Dáil debates

Wednesday, 7 March 2018

Third Interim Report from the Commission of Investigation into Mother and Baby Homes: Statements (Resumed)

 

10:40 am

Photo of Catherine MurphyCatherine Murphy (Kildare North, Social Democrats) | Oireachtas source

The front page of today's edition of the Irish Examinerdetails the most recent comments of the tireless campaigner, Catherine Corless, on the discarded remains at the Tuam mother and baby home. Ms Corless, who has spent years doing work at her own expense that really should have been done by the State now finds her work hamstrung by the State, yet again, and this time she says money seems to be the problem. In fact, money has always been the problem when it came to these homes. Money was the whole reason they existed. The State abdicated responsibility for the homes because it would have cost money to take responsibility for all citizens. The State decided that it should outsource responsibility to religious orders or so-called charities to save the State money. That has left a legacy affecting generations. In saving money, it condemned thousands of children to a fate that does not bear thinking about. That desire to save money is what sent young boys to torturous hovels such as Letterfrack and Artane and this penny-pinching is what sent droves of young women, found wanting at some arbitrary moral altar, to the hellish mother and baby homes like Bessborough, Sean Ross Abbey, Bethany and of course Tuam.

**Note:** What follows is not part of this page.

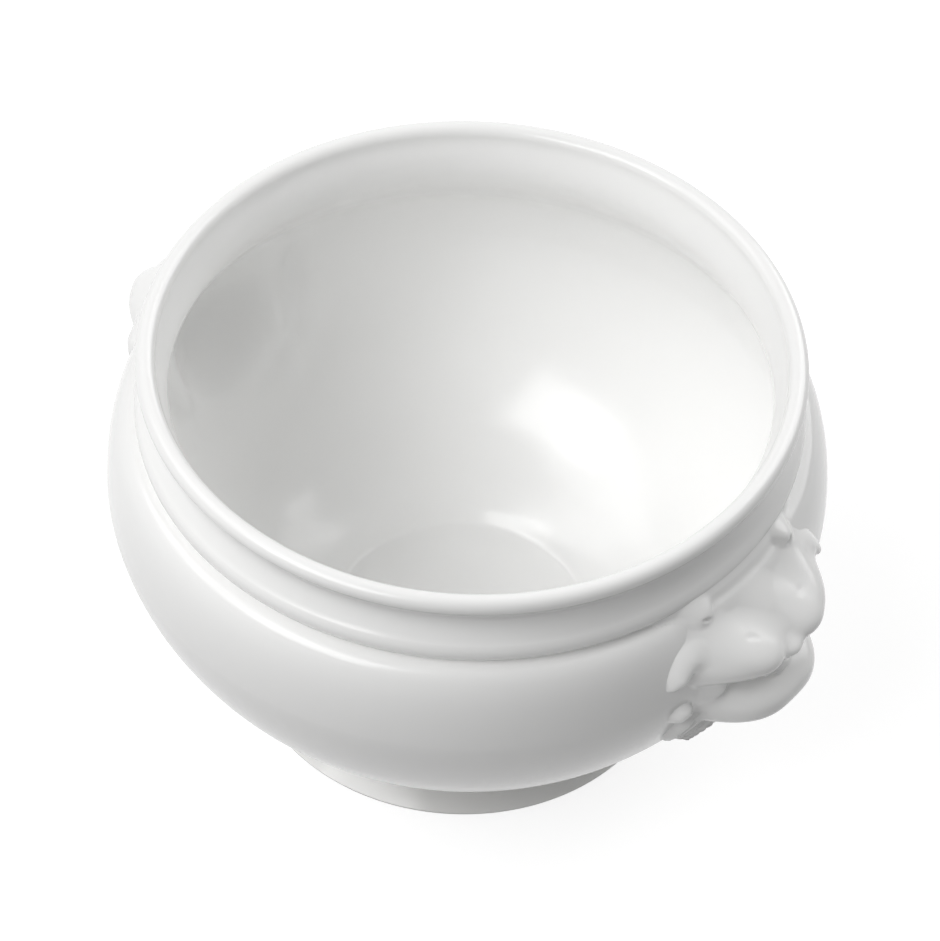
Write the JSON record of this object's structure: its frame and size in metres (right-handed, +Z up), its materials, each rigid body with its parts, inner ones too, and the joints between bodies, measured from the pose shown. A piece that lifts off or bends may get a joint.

In Tuam, the dedicated work of Catherine Corless unearthed the fact that the remains of more than 700 children had been discarded in what was basically a septic tank. They were dumped, thrown away and it was hoped they would be forgotten. But the penny-pinching by the State that led to such horrors, was a false economy. The damage inflicted on the young men and women who managed to survive those institutions has likely cost the State significant sums in various supports to try to help them cope with what they endured. For the want of funds, we are told that it is supposedly not possible to distinguish between the discarded remains in Tuam, to identify the causes of death and ultimately to identify the remains and to try to bring some semblance of closure to surviving family members. I do not accept that it is not possible to carry out the work. I recall that some years ago remains were unearthed during roadworks in Celbridge near the famine cemetery. The remains were brought to a facility in Collins Barracks and there was a tasteful reinterment of the remains. We were told the remains, which were significantly older than the ones in Tuam, were of a 50 year old man and a day old baby. We were also told what they died from and the conditions in which the 50 year old man had lived, including the food he ate. If it was possible to do that I refute the statement that we cannot deal with the very different situation that exists in Tuam.

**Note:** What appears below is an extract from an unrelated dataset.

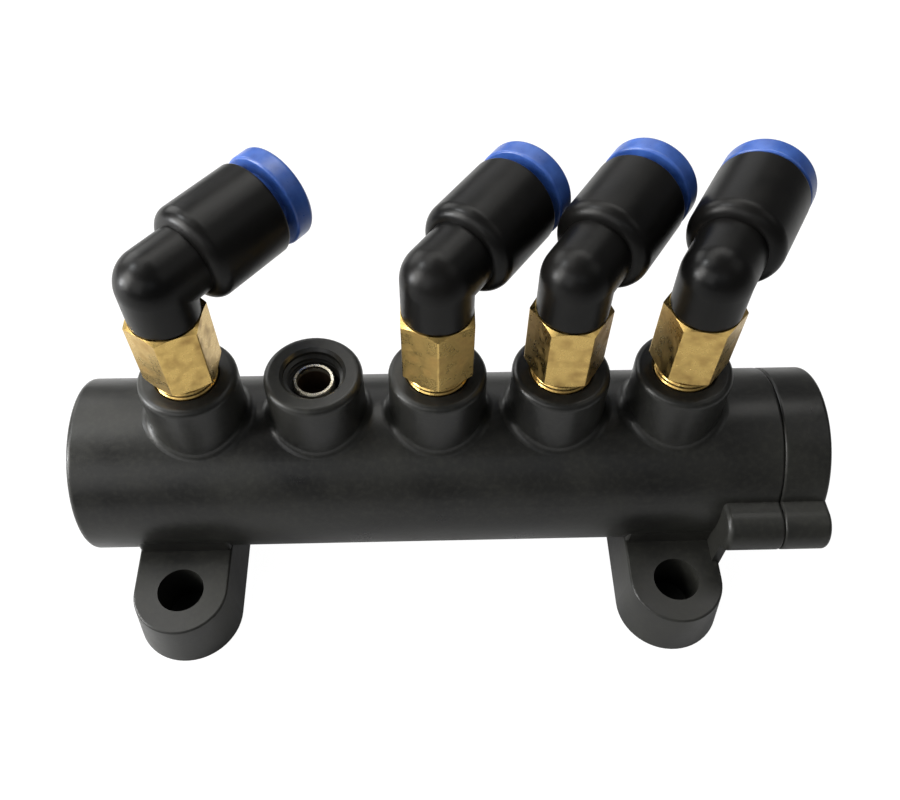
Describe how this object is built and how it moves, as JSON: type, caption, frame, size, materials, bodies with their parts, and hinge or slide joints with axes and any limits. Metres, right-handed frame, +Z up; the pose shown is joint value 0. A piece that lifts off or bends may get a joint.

At the time Catherine Corless made the initial revelations, I called for the scene to be declared a crime scene. If remains are unearthed where they should not be, that is what should happen. There is a need to bring in forensic anthropologists and examiners. That call stands and the work that needs to be done here cannot be neglected simply because the State, once again, is not prepared to uphold its responsibilities to the people left to the mercy of those institutions.

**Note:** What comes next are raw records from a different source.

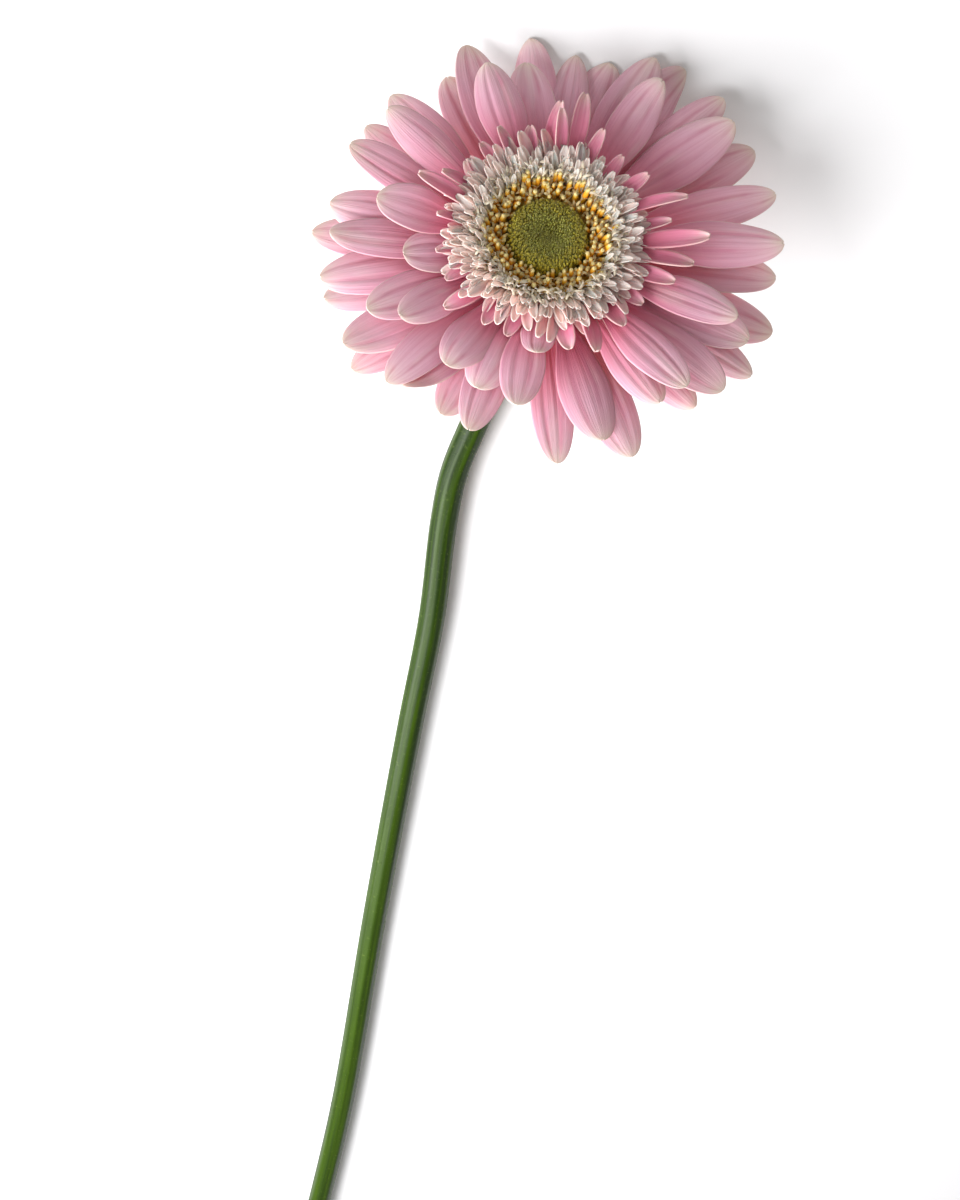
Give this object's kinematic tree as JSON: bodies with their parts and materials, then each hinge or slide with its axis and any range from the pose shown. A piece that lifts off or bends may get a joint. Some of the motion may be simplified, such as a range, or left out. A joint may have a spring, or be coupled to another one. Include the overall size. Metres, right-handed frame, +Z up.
{
  "type": "cut gerbera",
  "caption": "Cut gerbera lying on its side: a pale pink flower with a green disc in a white fringe, on a long curved bare stem.",
  "frame": {"origin": "middle of the flower's box, on the surface it lies on", "axes": "+Z up from the surface; +Y along the stem from the flower to the cut; the face looks up and towards -Y"},
  "size_m": [0.139, 0.42, 0.0641],
  "materials": {
    "ray_petals": "soft satin petal, pale pink with a deeper pink foot, fine lengthwise veins and a cream edge",
    "small_rays": "soft satin petal, deeper pink with cream edges",
    "fringe_florets": "matt creamy white florets, flushed pink at the foot",
    "open_florets": "matt ochre anthers with cream tips",
    "disc_florets": "matt olive green buds with fine pale hair",
    "receptacle": "matt green plant flesh",
    "bracts": "matt green bracts with fine hair",
    "stem": "satin green stem with faint ribs and fine hair, pale at the cut"
  },
  "bodies": {
    "root": {"bracts_inner": "bracts", "bracts_middle": "bracts", "bracts_outer": "bracts", "disc_florets": "disc_florets", "fringe_florets": "fringe_florets", "open_florets": "open_florets", "ray_back_01": "ray_petals", "ray_back_02": "ray_petals", "ray_back_03": "ray_petals", "ray_back_04": "ray_petals", "ray_back_05": "ray_petals", "ray_back_06": "ray_petals", "ray_back_07": "ray_petals", "ray_back_08": "ray_petals", "ray_back_09": "ray_petals", "ray_back_10": "ray_petals", "ray_back_11": "ray_petals", "ray_back_12": "ray_petals", "ray_back_13": "ray_petals", "ray_back_14": "ray_petals", "ray_front_01": "ray_petals", "ray_front_02": "ray_petals", "ray_front_03": "ray_petals", "ray_front_04": "ray_petals", "ray_front_05": "ray_petals", "ray_front_06": "ray_petals", "ray_front_07": "ray_petals", "ray_front_08": "ray_petals", "ray_front_09": "ray_petals", "ray_front_10": "ray_petals", "ray_mid_back_01": "ray_petals", "ray_mid_back_02": "ray_petals", "ray_mid_back_03": "ray_petals", "ray_mid_back_04": "ray_petals", "ray_mid_back_05": "ray_petals", "ray_mid_back_06": "ray_petals", "ray_mid_back_07": "ray_petals", "ray_mid_back_08": "ray_petals", "ray_mid_back_09": "ray_petals", "ray_mid_back_10": "ray_petals", "ray_mid_back_11": "ray_petals", "ray_mid_back_12": "ray_petals", "ray_mid_back_13": "ray_petals", "ray_mid_back_14": "ray_petals", "ray_mid_front_01": "ray_petals", "ray_mid_front_02": "ray_petals", "ray_mid_front_03": "ray_petals", "ray_mid_front_04": "ray_petals", "ray_mid_front_05": "ray_petals", "ray_mid_front_06": "ray_petals", "ray_mid_front_07": "ray_petals", "ray_mid_front_08": "ray_petals", "ray_mid_front_09": "ray_petals", "ray_mid_front_10": "ray_petals", "ray_mid_front_11": "ray_petals", "ray_mid_front_12": "ray_petals", "receptacle": "receptacle", "small_rays": "small_rays", "stem": "stem"}
  },
  "joints": []
}
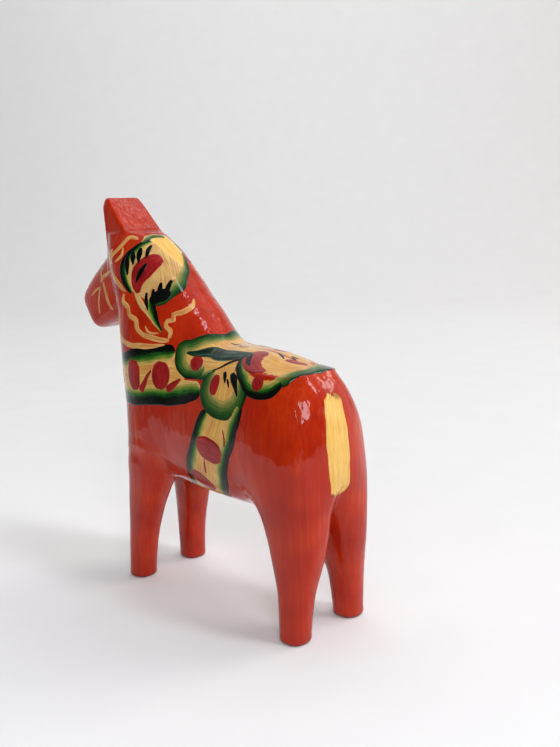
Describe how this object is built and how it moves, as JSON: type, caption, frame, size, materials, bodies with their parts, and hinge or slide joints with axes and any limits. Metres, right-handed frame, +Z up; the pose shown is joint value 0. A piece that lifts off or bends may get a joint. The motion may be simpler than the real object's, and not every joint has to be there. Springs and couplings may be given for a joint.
{
  "type": "painted wooden dala horse",
  "caption": "Carved wooden dala horse standing on four straight legs, with red lacquer, painted flowers, harness bands and a yellow tail stroke.",
  "frame": {"origin": "centre of the bounding box in X and Y, on the plane of the four soles", "axes": "+Z up, -Y the way the horse faces, +X its left flank"},
  "size_m": [0.0344, 0.1188, 0.13],
  "materials": {
    "red_lacquered_pine": "carved pine, orange-red ground paint, clear gloss lacquer",
    "cream_paint": "brushed cream paint film under gloss lacquer",
    "green_paint": "brushed green paint film shaded to black, under gloss lacquer",
    "ochre_paint": "brushed ochre paint film under gloss lacquer",
    "yellow_paint": "flat-brushed warm yellow paint film"
  },
  "bodies": {
    "root": {"carved_body": "red_lacquered_pine", "saddle_flowers": "cream_paint", "breast_band": "cream_paint", "girth_band_left": "green_paint", "girth_band_right": "green_paint", "neck_flower_left": "ochre_paint", "neck_flower_right": "ochre_paint", "bridle_left": "yellow_paint", "bridle_right": "yellow_paint", "tail_stroke": "yellow_paint"}
  },
  "joints": []
}
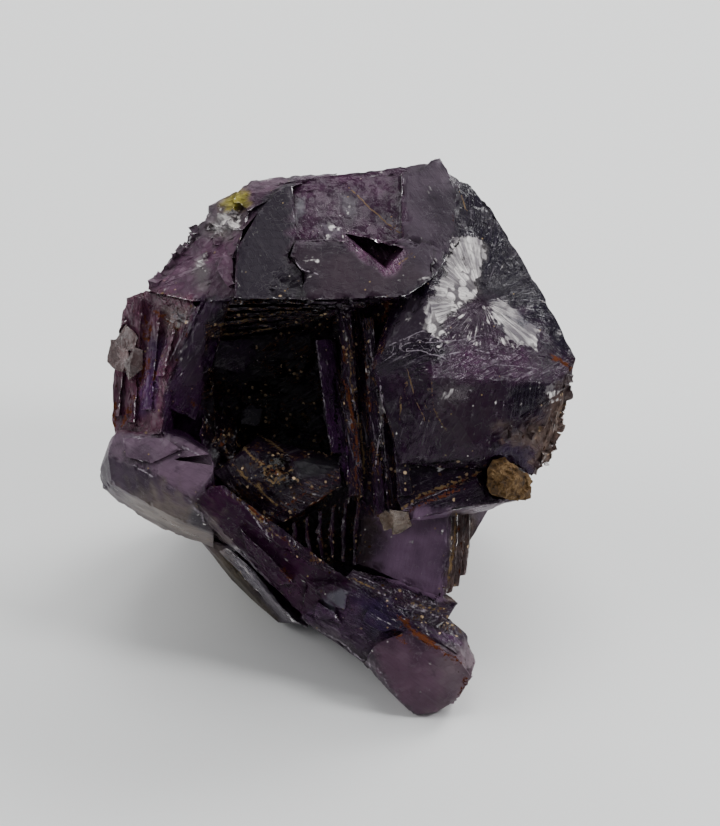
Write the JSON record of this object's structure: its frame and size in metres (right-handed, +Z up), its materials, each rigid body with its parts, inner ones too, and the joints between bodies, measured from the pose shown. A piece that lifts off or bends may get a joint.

I deal with some women who were in a Magdalen laundry. Whatever torture they were put through, I find similar torture in terms of getting supports for them. It is not enough for the Government to come into the House and make an apology; there must be something to back up the apology in terms of meeting commitments. The reality is falling far short of what was understandably expected. The State must take full responsibility. A lot more must be done to address the situation in Tuam and to help the survivors of the Magdalen laundries and that must be done as a matter of urgency because many of those affected are at a point in their lives where they have little time to live out.